Aligning these HR systems is key in performing on the HR deliverables.
Creating HR efficiencies
Traditionally, HR has focused a lot on creating efficiencies. When it comes to creating an HR scorecard, some efficiencies have to be thrown out of the window.
The simple reason here is that to get, for example, a higher quality of hire, your cost to hire someone might go up. In our example, the quality of hire is a strategic HR measurement. Investing money into increasing the quality of hire is well worth it. This justifies investments in assessments, employer branding projects, and other HR initiatives that boost the main HR deliverables.
The HR balanced scorecard
A common misconception is that there is an HR balanced scorecard. The HR balanced scorecard is a mix-up of the HR scorecard and the balanced scorecard.
The balanced scorecard was first published about by Kaplan and Norton in the early ‘90s. In 1996 the two published a book that bore that title.
The balanced scorecard is a strategy performance management tool. The scorecard lists financials goals, customer goals, internal business goals, and innovation & learning goals. These four goals give a good overview of what the company tries to achieve, i.e. the company strategy.
As we know, the HR strategy follows the business strategy, so the HR scorecard is heavily influenced by the business scorecard. Indeed, the HR scorecard takes the strategy as defined in the balanced scorecard as the starting point and then identifies the HR deliverables that drive these outcomes. However, do keep in mind that both are different documents!

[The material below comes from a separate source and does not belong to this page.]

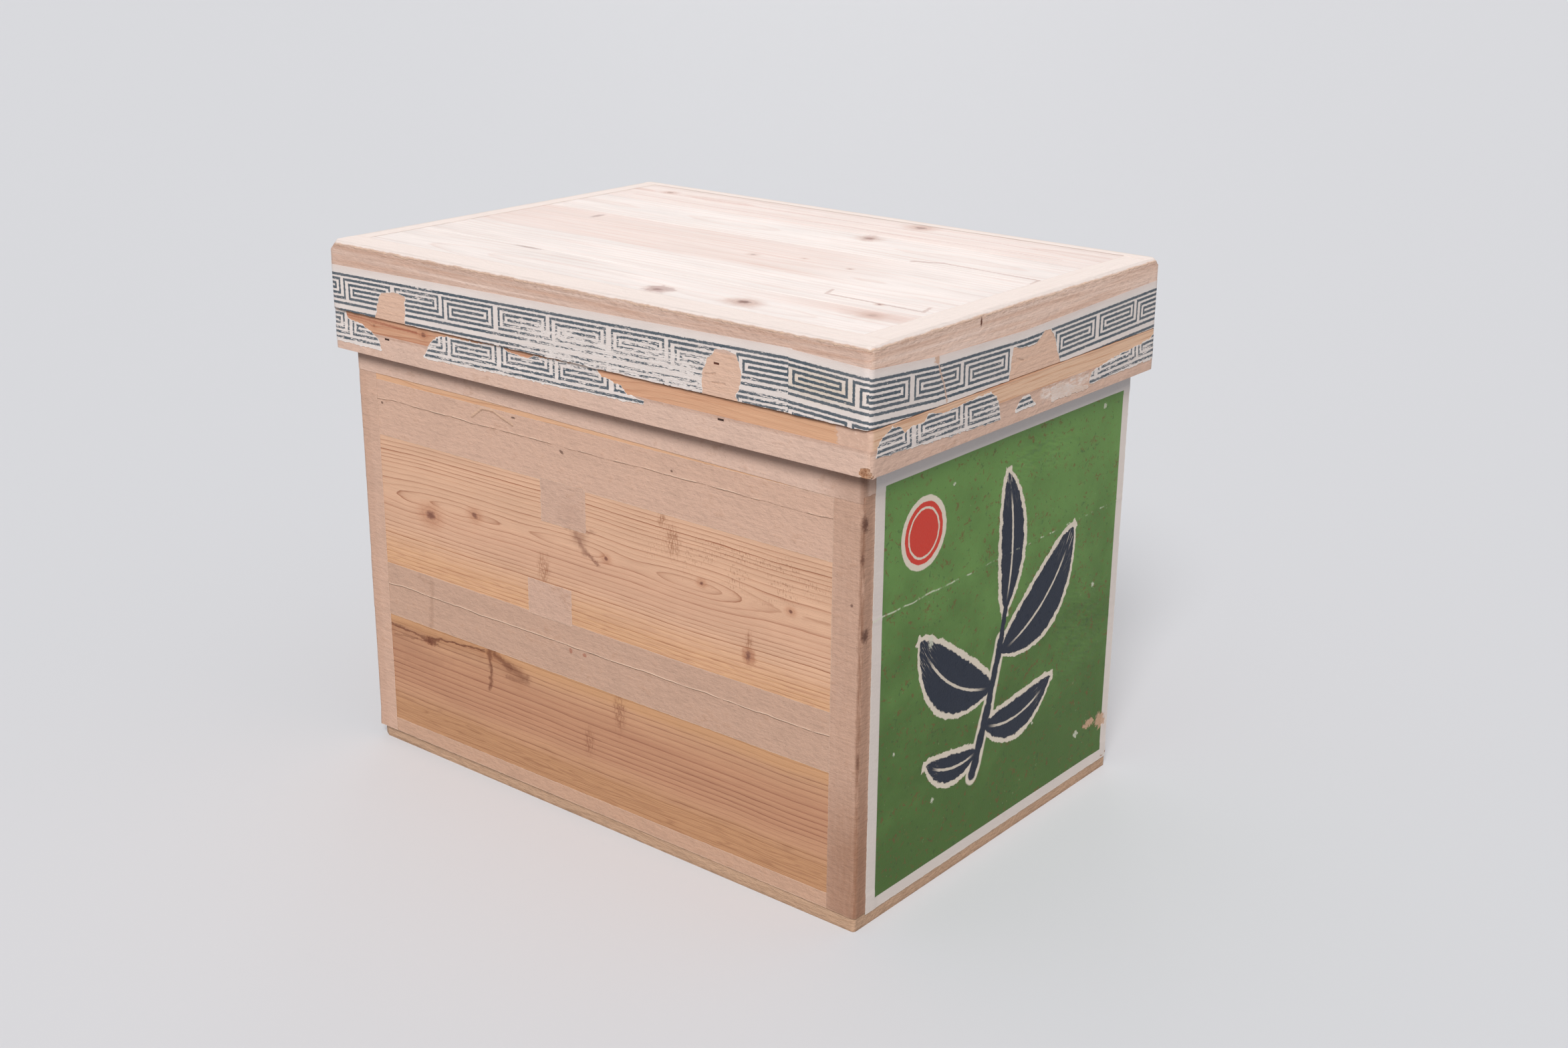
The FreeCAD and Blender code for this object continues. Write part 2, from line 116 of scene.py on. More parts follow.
lighting_colour, seen_colour = (0.3, 0.31, 0.33, 1), (0.66, 0.66, 0.68, 1)
floor_paint = bpy.data.materials.new("floor_paint")
floor_paint.use_nodes = True
floor_tree = floor_paint.node_tree
floor_shader = floor_tree.nodes["Principled BSDF"]
floor_shader.inputs["Roughness"].default_value = 0.8
floor_colour = add_node(floor_tree, "ShaderNodeMix",
                        {0: seen_share(floor_tree), 6: lighting_colour, 7: seen_colour}, data_type="RGBA")[2]
floor_tree.links.new(floor_colour, floor_shader.inputs["Base Color"])
bpy.ops.mesh.primitive_plane_add(size=60)
floor = bpy.context.object
floor.name = "floor"
floor.data.materials.append(floor_paint)
floor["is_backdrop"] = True


# The boards: cedar, sawn flat, so that each face cuts its growth rings into long
# lines and pointed loops. Every board has its own ring pattern, and many have knots. The bottom
# boards are nailed under the walls, and their edges show between the tapes and the floor.
class Field:
    """A number or colour that varies over a surface. Sums on it add Math nodes."""

    def __init__(self, finish, socket):
        self.finish, self.socket = finish, socket

    def math(self, operation, *others):
        return self.finish.node("ShaderNodeMath", dict(enumerate((self, *others))), operation=operation)

    __add__ = __radd__ = lambda self, other: self.math("ADD", other)
    __mul__ = __rmul__ = lambda self, other: self.math("MULTIPLY", other)
    __sub__ = lambda self, other: self.math("SUBTRACT", other)
    __rsub__ = lambda self, other: self * -1 + other
    __truediv__ = lambda self, other: self.math("DIVIDE", other)
    __pow__ = lambda self, other: self.math("POWER", other)
    __abs__ = lambda self: self.math("ABSOLUTE")

    def low(self, other):
        return self.math("MINIMUM", other)

    def high(self, *others):
        for other in others:
            self = self.math("MAXIMUM", other)
        return self

    def clipped(self):
        """Kept from 0 to 1."""
        return self.low(1).high(0)

    def bell(self):
        """1 at zero, and down to 0 by about 2 either way."""
        return (self * self * -1).math("EXPONENT")

    def over(self, start, end):
        """0 at start and 1 at end, smooth between and level beyond. Start may be the larger."""
        inputs = {0: self, 1: start, 2: end, 3: 0, 4: 1}
        return self.finish.node("ShaderNodeMapRange", inputs, interpolation_type="SMOOTHSTEP")

    def between(self, start, end, soft):
        """1 from start to end, with soft borders."""
        return self.over(start - soft, start + soft) * self.over(end + soft, end - soft)


def strongest(shares):
    """The largest of several shares at each place."""
    first, *others = shares
    return first.high(*others)


def light(colour):
    """A colour's usual 0 to 255 numbers as the shader's even light values. A field stays."""
    return colour if isinstance(colour, Field) else [((v / 255 + 0.055) / 1.055) ** 2.4 for v in colour] + [1]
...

The HR scorecard: a critique
In a 2019 podcast interview, Dave Ulrich, one of the writers of the original 2001 publication on the HR scorecard, said the following:
“I co-authored a book called The HR Scorecard. Today I should be shocked because it is not about the HR scorecard. What we’ve found is that when you looked at information and HR people who know People Analytics, the HR pieces of that, that doesn’t drive business results. But when you look at the information that connects the marketplace to the company, it had the single biggest predictor of the business result, as an organizational capability. We called that external sensing.”
External sensing is the idea that you look at market opportunities for customers and investors. Bringing that into the company is the biggest driver of business results. The key is, therefore, to link metrics and analytics to the business.
Although not really a critique, it is a warning about the intention of the HR scorecard. The HR scorecard should not be about HR – it is about enabling market opportunities, building competitive advantage, and driving business results.
According to Ulrich: “I often start with a question [when I talk] with business leaders or HR leaders. What is the most important or best thing HR can give an employee? It’s an interesting question ‘cuz it triggers a dialogue. The answers are usually a sense of purpose, a sense of belonging, opportunities to learn, compensation, teamwork. And my answer is: you’ve missed it. The most important thing HR can give an employee is a company that wins in the marketplace.”